[Items listed in a dataset]
========
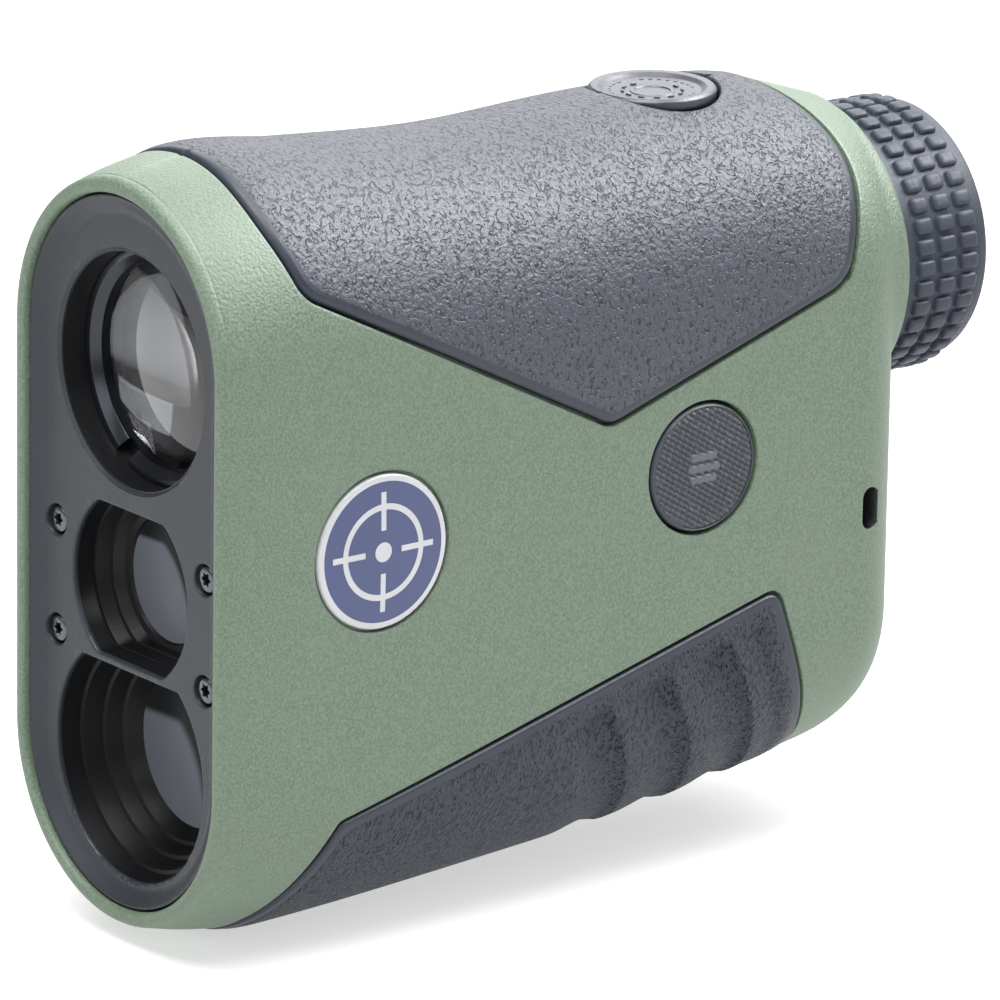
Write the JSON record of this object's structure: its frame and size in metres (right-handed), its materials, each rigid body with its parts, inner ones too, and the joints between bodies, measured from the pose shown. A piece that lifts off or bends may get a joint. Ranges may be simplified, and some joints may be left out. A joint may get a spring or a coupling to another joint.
{
  "type": "laser rangefinder",
  "caption": "Handheld laser rangefinder: stadium-fronted monocular body with stacked objective, emitter and receiver windows, rubber armour, press buttons and a dioptre eyepiece.",
  "frame": {"origin": "middle of the bounding box's base, level with the lowest point of the lower armour", "axes": "front of the instrument along -Y, eyepiece along +Y, up +Z, the mode button's side +X"},
  "size_m": [0.0362, 0.1006, 0.0798],
  "materials": {
    "green_shell": "satin moulded polymer with a fine grain",
    "charcoal_shell": "satin moulded polymer",
    "grey_rubber": "leather-grained rubber",
    "black_rubber": "matt moulded rubber",
    "black_plastic": "matt black",
    "black_metal": "black anodised",
    "coated_glass": "polished, anti-reflection coated",
    "board_green": "solder-masked laminate",
    "chip_black": "matt moulding compound",
    "plated_steel": "nickel plated",
    "contact_brass": "bright",
    "badge_blue": "printed disc under clear resin",
    "cell_blue": "printed sleeve"
  },
  "bodies": {
    "housing": {"case_left": "green_shell", "case_right": "green_shell", "front_rim": "green_shell", "front_bezel": "charcoal_shell", "top_armour": "grey_rubber", "lower_armour": "grey_rubber", "badge": "badge_blue", "bezel_screw_1": "black_metal", "bezel_screw_2": "black_metal", "bezel_screw_3": "black_metal", "bezel_screw_4": "black_metal", "case_screw_1": "black_metal", "case_screw_2": "black_metal", "case_screw_3": "black_metal", "case_screw_4": "black_metal", "objective_tube": "black_plastic", "objective_retaining_ring": "black_metal", "objective_lens": "coated_glass", "objective_seal": "black_rubber", "emitter_baffle": "black_plastic", "emitter_lens": "coated_glass", "laser_diode": "plated_steel", "emitter_board": "board_green", "receiver_baffle": "black_plastic", "receiver_lens": "coated_glass", "photodiode": "plated_steel", "receiver_board": "board_green", "optics_bulkhead": "black_plastic", "prism_housing": "black_plastic", "roof_prism": "coated_glass", "display_module": "chip_black", "eyepiece_barrel": "black_plastic", "main_board": "board_green", "processor": "chip_black", "side_board": "board_green", "mode_switch": "chip_black", "top_board": "board_green", "measure_switch": "chip_black", "battery_tube": "black_plastic", "battery": "cell_blue", "battery_spring": "plated_steel"},
    "measure_button": {"measure_button": "grey_rubber"},
    "mode_button": {"mode_button": "charcoal_shell"},
    "diopter_ring": {"diopter_ring": "black_plastic", "ring_grip": "black_rubber", "eyecup": "black_rubber"},
    "lens_carrier": {"lens_cell": "black_metal", "field_lens": "coated_glass", "eye_lens": "coated_glass", "cell_retainer": "black_metal"},
    "cap_carrier": {"cap_seal": "black_rubber"},
    "battery_cap": {"battery_cap": "charcoal_shell", "cap_contact": "contact_brass"}
  },
  "joints": [
    {"name": "measure_button_press", "type": "slide", "parent": "housing", "child": "measure_button", "axis": [0, 0, -1], "range_m": [0, 0.0006], "stiffness_N_per_m": 2000, "springref_m": -0.0003},
    {"name": "mode_button_press", "type": "slide", "parent": "housing", "child": "mode_button", "axis": [-1, 0, 0], "range_m": [0, 0.0005], "stiffness_N_per_m": 2000, "springref_m": -0.0003},
    {"name": "diopter_turn", "type": "hinge", "parent": "housing", "child": "diopter_ring", "pos_m": [0, 0.04335, 0.0578], "axis": [0, 1, 0], "range_deg": [-150, 150]},
    {"name": "diopter_focus", "type": "slide", "parent": "housing", "child": "lens_carrier", "axis": [0, 1, 0], "range_m": [-0.001, 0.001]},
    {"name": "battery_cap_lift", "type": "slide", "parent": "housing", "child": "cap_carrier", "axis": [0, 1, 0], "range_m": [0, 0.003]},
    {"name": "battery_cap_turn", "type": "hinge", "parent": "cap_carrier", "child": "battery_cap", "pos_m": [0, 0.03735, 0.02675], "axis": [0, 1, 0], "range_deg": [0, 1080]}
  ],
  "couplings": [
    {"joint": "diopter_focus", "follows": "diopter_turn", "m_per_rad": 0.00038},
    {"joint": "battery_cap_lift", "follows": "battery_cap_turn", "m_per_rad": 0.000159}
  ]
}
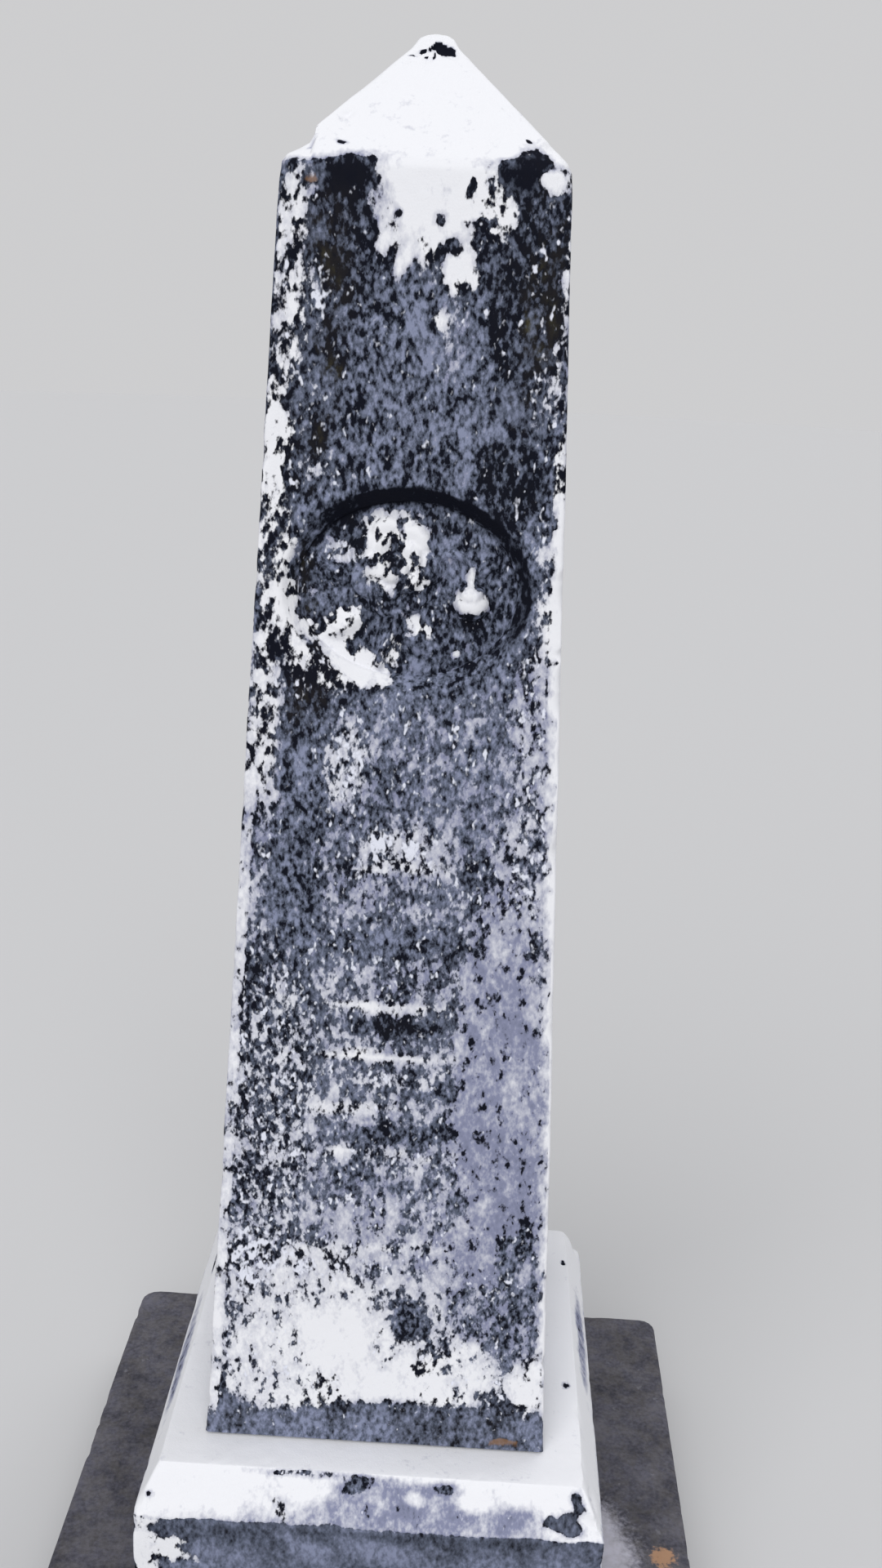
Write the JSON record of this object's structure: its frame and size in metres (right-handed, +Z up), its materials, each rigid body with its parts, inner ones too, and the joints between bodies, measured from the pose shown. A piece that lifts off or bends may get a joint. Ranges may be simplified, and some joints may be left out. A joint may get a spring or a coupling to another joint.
{
  "type": "obelisk headstone",
  "caption": "Tapered square marble obelisk headstone with a pointed cap and a sunk oval panel with a carved rose, on a washed base and a foundation stone.",
  "frame": {"origin": "middle of the foundation stone's underside, at ground level", "axes": "+Z up, the carved face towards -Y, +X to the right of a person facing the carving"},
  "size_m": [0.75, 0.75, 1.7341],
  "materials": {
    "white_marble": "weathered, matt, with dark lichen",
    "grey_stone": "sawn top, pitched sides, weathered",
    "lime_mortar": "rough, matt"
  },
  "bodies": {
    "root": {"foundation_stone": "grey_stone", "foundation_mortar_bed": "lime_mortar", "marble_base": "white_marble", "shaft_setting_bed": "lime_mortar", "obelisk_shaft": "white_marble"}
  },
  "joints": []
}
========
■ **Task description**: Set down exactly what runs from the line with "metres (right-handed, +Z" to the last line of the data above, including both of those lines and no others.

■ **Task response**:
Write the JSON record of this object's structure: its frame and size in metres (right-handed, +Z up), its materials, each rigid body with its parts, inner ones too, and the joints between bodies, measured from the pose shown. A piece that lifts off or bends may get a joint. Ranges may be simplified, and some joints may be left out. A joint may get a spring or a coupling to another joint.
{
  "type": "obelisk headstone",
  "caption": "Tapered square marble obelisk headstone with a pointed cap and a sunk oval panel with a carved rose, on a washed base and a foundation stone.",
  "frame": {"origin": "middle of the foundation stone's underside, at ground level", "axes": "+Z up, the carved face towards -Y, +X to the right of a person facing the carving"},
  "size_m": [0.75, 0.75, 1.7341],
  "materials": {
    "white_marble": "weathered, matt, with dark lichen",
    "grey_stone": "sawn top, pitched sides, weathered",
    "lime_mortar": "rough, matt"
  },
  "bodies": {
    "root": {"foundation_stone": "grey_stone", "foundation_mortar_bed": "lime_mortar", "marble_base": "white_marble", "shaft_setting_bed": "lime_mortar", "obelisk_shaft": "white_marble"}
  },
  "joints": []
}